Pennsylvania School District Allegedly Banned “Girls Who Code” Books
Why were Girls Who Code's books banned? A report shows a Pennsylvania school district banned books from the group; the district denies the accusation.
Amid the larger controversy around literary censorship in schools, people are specifically wondering why Girls Who Code books would be banned.
Girls Who Code, an organization supporting female representation in computer science, collaborated with Penguin Random House on a series of middle-grade books centering on girls forming friendships while coding.
But PEN America, a nonprofit devoted to protecting free expression, recently reported that Central York School District in Pennsylvania had banned all four books in the series: The Friendship Code; Team BFF: Race to the Finish!; Lights, Music, Code!; and Spotlight on Coding Club.
The Girls Who Code books are among more than 400 books the Central York School District has banned, according to PEN America.
PEN America listed the four Girls Who Code book in its latest Index of School Book Bans, which “instances where students’ access to books in school libraries and classrooms in the United States was restricted or diminished for either limited or indefinite periods of time, from July 1, 2021, through June 30, 2022.”
According to that index, all four Girls Who Code books were banned in classrooms in the Central York School District. The index also reports that same school district had banned more than 400 books.

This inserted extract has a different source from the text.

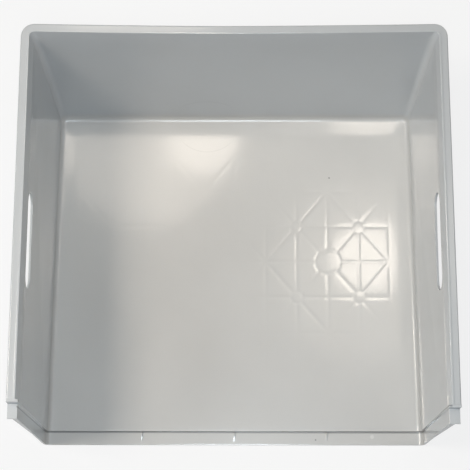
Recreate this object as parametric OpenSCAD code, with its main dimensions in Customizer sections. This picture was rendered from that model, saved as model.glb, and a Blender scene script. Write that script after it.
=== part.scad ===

According to Insider, a spokesperson for the Central York School District said that the ban had been in effect for 10 months before getting reversed in September 2021.
Girls Who Code founder Reshma Saujani said she was “shocked” by what she called “a direct attack on the movement.”
Speaking to Insider, Girls Who Code founder Reshma Saujani said that she was “just shocked” to hear reports of the ban. “This is about controlling women, and it starts with controlling our girls and what info they have access to,” she said.
Reshma went on: “We use these stories to teach kids to code. It felt very much like a direct attack on the movement we’ve been building to get girls coding. … You cannot be what you cannot see. They don’t want girls to learn how to code because that’s a way to be economically secure.”
The school board, however, claims the Girls Who Code book series hadn't been banned.
Officials from the Central York School District responded to the controversy on Monday, Sept. 26, saying in a statement that the Insider article had “categorically false” information and claiming that the Girls Who Code books “[have] not been banned, and they remain available in our libraries,” according to The Guardian.
A representative from the school district told Newsweek that the Girls Who Code series “was included in a Diversity Resource List, along with approximately 200 other resources, that was removed from the Central York School District in November of 2020.”
The rep added: “The Girls Who Code series remained in circulation from November 2020 to September 2021 when the Diversity Resource List was reinstated by the Central York School District Board of Directors.”
In a September 2021 statement about the decision to pull the list of diversity resources, Jane Johnson, the Central York school board president at the time, said, “What we are attempting to do is balance legitimate academic freedom with what could be literature/materials that are too activist in nature, and may lean more toward indoctrination rather than age-appropriate academic content.”
After the release of the latest Index of School Book Bans, PEN America CEO Suzanne Nossel pointed Newsweek to its online tip sheet about fighting book banks. “We want students to recognize they have a stake in fighting for their rights under the Constitution and the freedom to read,” she told the magazine.